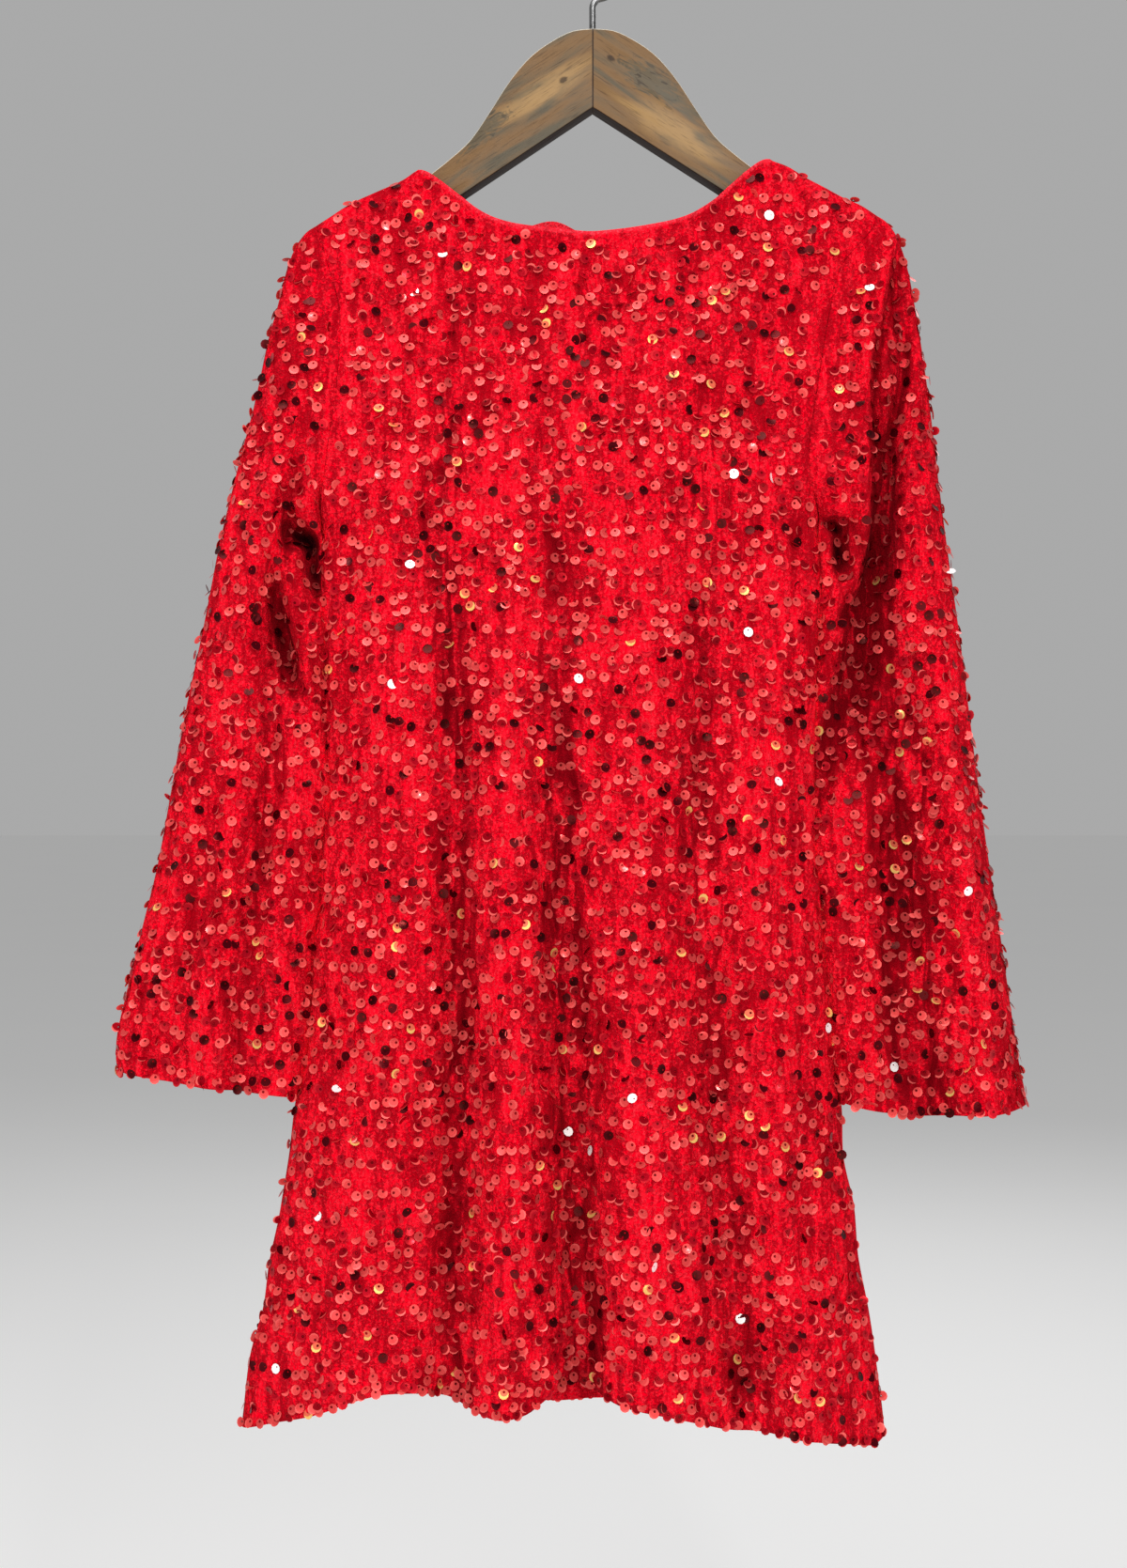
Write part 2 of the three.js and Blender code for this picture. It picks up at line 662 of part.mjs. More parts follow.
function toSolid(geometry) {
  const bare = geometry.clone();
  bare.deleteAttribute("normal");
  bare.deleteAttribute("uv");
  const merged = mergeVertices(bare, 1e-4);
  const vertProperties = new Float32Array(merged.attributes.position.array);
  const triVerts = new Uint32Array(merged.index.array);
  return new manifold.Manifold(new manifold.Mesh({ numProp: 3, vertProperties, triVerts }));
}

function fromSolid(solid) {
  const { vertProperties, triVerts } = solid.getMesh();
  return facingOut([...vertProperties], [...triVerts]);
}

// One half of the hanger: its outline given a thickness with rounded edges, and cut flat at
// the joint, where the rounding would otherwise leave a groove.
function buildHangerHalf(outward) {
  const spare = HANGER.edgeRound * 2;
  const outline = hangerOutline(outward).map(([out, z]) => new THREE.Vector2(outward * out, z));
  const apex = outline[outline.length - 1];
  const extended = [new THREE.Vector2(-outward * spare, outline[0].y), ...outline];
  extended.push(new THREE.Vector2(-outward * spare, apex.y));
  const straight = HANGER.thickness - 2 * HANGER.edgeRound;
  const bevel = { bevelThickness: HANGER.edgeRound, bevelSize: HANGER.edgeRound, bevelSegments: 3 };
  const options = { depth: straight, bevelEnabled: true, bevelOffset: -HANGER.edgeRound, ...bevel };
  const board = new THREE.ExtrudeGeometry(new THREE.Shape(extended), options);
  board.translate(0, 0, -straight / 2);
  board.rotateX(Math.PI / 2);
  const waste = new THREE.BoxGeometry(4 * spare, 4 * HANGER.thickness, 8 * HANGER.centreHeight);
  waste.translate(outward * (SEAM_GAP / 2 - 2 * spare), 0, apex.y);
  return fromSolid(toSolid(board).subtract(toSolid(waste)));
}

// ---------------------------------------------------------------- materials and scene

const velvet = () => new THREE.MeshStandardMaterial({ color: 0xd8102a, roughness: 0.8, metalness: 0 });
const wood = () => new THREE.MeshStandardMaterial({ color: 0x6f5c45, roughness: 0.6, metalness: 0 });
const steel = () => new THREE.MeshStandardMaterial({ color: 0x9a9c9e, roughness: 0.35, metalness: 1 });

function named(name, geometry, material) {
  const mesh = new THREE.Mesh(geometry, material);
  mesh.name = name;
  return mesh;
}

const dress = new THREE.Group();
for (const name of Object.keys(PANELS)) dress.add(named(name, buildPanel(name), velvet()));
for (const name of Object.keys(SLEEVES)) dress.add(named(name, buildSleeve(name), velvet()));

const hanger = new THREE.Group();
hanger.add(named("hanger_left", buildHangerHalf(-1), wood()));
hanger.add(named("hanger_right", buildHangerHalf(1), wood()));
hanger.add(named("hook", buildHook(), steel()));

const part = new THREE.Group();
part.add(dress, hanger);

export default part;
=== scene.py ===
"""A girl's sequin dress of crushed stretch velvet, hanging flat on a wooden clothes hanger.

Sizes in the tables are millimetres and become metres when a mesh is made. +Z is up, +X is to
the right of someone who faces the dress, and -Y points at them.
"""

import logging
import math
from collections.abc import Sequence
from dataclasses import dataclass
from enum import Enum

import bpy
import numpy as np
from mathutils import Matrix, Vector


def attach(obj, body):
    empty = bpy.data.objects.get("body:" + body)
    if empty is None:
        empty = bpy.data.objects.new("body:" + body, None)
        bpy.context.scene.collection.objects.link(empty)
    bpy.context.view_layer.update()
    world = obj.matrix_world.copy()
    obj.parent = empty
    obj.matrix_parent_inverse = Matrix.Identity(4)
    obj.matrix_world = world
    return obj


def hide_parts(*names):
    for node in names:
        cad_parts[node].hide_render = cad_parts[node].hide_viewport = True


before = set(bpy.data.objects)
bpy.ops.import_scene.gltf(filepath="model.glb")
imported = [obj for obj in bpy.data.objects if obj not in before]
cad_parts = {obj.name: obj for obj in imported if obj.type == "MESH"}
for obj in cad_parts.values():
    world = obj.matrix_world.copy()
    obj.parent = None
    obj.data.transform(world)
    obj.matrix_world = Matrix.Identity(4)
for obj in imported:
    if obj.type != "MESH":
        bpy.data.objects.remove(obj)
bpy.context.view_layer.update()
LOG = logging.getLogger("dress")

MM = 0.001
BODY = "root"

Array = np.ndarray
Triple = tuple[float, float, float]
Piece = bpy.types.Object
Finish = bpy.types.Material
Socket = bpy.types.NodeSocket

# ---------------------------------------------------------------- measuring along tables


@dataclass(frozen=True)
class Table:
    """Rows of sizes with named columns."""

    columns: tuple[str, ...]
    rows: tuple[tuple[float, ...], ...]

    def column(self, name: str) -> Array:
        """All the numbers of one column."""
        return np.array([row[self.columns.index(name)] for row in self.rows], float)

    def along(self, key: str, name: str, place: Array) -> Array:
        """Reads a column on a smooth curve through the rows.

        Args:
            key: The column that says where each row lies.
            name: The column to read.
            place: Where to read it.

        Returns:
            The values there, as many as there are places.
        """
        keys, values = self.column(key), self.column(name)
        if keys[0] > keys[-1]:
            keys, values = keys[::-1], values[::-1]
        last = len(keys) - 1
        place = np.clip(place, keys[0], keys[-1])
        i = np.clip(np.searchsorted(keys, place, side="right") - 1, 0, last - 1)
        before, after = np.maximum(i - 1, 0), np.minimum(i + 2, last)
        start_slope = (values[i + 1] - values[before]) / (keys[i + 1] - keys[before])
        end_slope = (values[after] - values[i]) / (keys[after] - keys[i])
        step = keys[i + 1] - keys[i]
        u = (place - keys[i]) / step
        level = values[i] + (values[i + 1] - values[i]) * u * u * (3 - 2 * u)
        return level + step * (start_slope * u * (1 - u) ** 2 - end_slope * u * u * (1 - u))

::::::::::

◆ **Problem to work on**:
Give back, word for word, each line from the one containing "const hanger = new THREE.Group();" down to the one containing "cad_parts[node].hide_render = cad_parts[node].hide_viewport", including those two lines.

◆ **Correct response**:
const hanger = new THREE.Group();
hanger.add(named("hanger_left", buildHangerHalf(-1), wood()));
hanger.add(named("hanger_right", buildHangerHalf(1), wood()));
hanger.add(named("hook", buildHook(), steel()));

const part = new THREE.Group();
part.add(dress, hanger);

export default part;
=== scene.py ===
"""A girl's sequin dress of crushed stretch velvet, hanging flat on a wooden clothes hanger.

Sizes in the tables are millimetres and become metres when a mesh is made. +Z is up, +X is to
the right of someone who faces the dress, and -Y points at them.
"""

import logging
import math
from collections.abc import Sequence
from dataclasses import dataclass
from enum import Enum

import bpy
import numpy as np
from mathutils import Matrix, Vector


def attach(obj, body):
    empty = bpy.data.objects.get("body:" + body)
    if empty is None:
        empty = bpy.data.objects.new("body:" + body, None)
        bpy.context.scene.collection.objects.link(empty)
    bpy.context.view_layer.update()
    world = obj.matrix_world.copy()
    obj.parent = empty
    obj.matrix_parent_inverse = Matrix.Identity(4)
    obj.matrix_world = world
    return obj


def hide_parts(*names):
    for node in names:
        cad_parts[node].hide_render = cad_parts[node].hide_viewport = True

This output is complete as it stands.